SECTION 7 — HORIZONTAL SCALING MODEL

  • Multi-worker deployment: each worker runs trading/monitor/reconciliation loops; shared DB/exchange key; distributed locks coordinate actions.
  • Shared DB: Supabase/Postgres is the single source of truth; all loops interact with same tables.
  • Shared exchange key: deterministic clientOrderId + lock prevent double submissions despite shared credentials.
  • Lock guarantees: row-based entry locks and reconciliation locks with TTL/owner ensure cross-instance exclusivity.
  • Why no duplication is possible: distributed locks + deterministic order IDs + lifecycle RPC uniqueness ensure only one worker can create a lifecycle even under concurrency.

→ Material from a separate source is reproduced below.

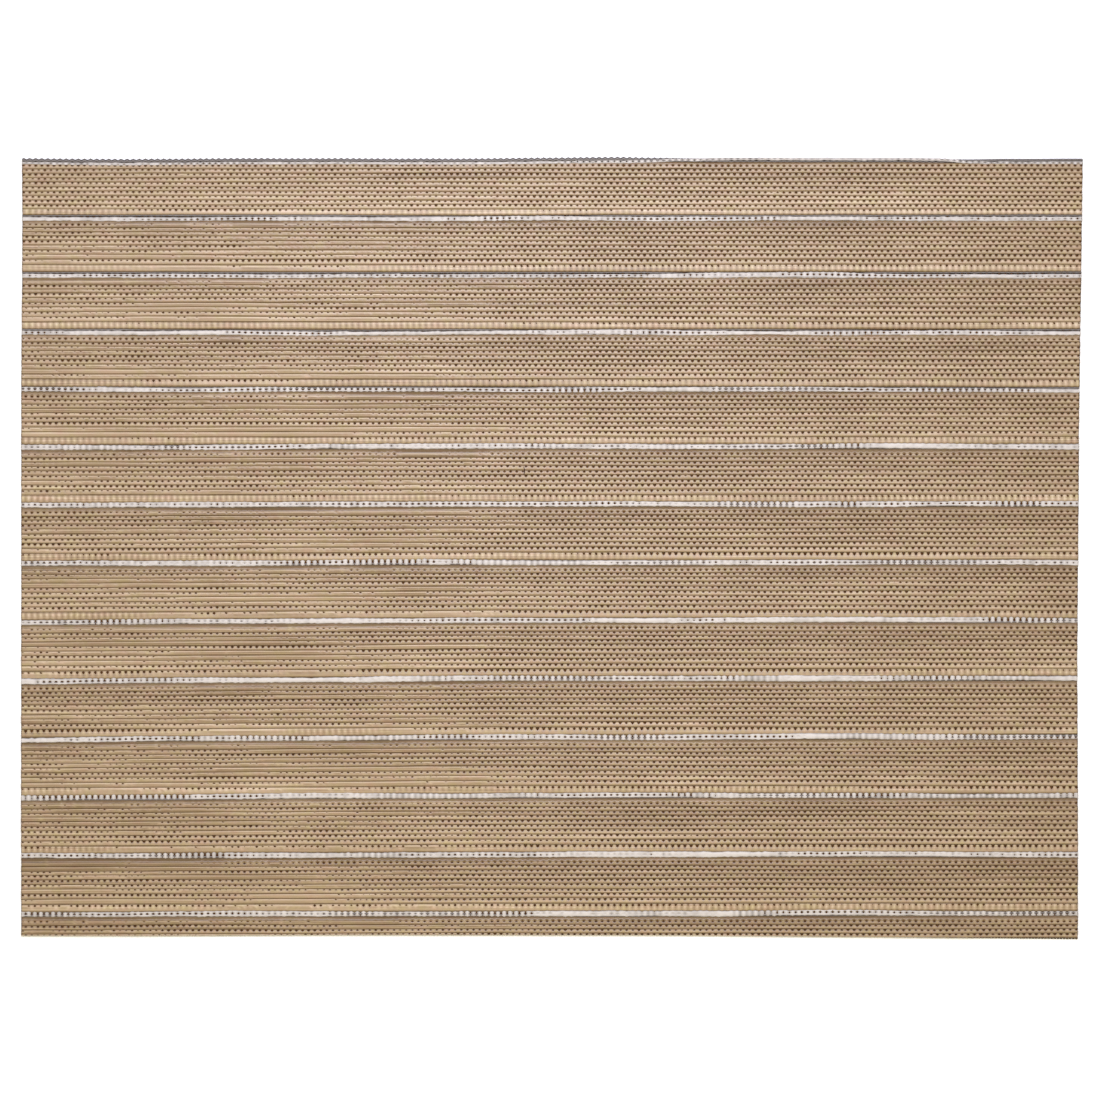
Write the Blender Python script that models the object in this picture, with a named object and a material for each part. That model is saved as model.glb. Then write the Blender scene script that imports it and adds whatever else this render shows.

SECTION 8 — SAFE ENHANCEMENT RULES

  • Lifecycle:
    • DO NOT bypass fn_persist_entry_lifecycle.
    • DO NOT write raw status updates; use lifecycle-safe handlers.
  • Ledger:
    • DO NOT mutate ledger without RPCs that respect invariant.
    • Always recompute available_capital via allocated - reserved_orders - reserved_positions + realized_pnl.
  • Reconciliation:
    • Always acquire reconciliation_locks.
    • Route changes through lifecycle handlers.
  • Locking:
    • Always use row locks with TTL and owner tokens; release in finally block.
    • Do not assume single-process state.
  • Exchange submission:
    • Always reserve capital before exchange call.
    • Use deterministic clientOrderId.
    • Never re-submit the same trade_id; rely on idempotent failures.

DO NOT BREAK these rules; any change violating them risks duplicate executions, capital drift, or stale lifecycle data.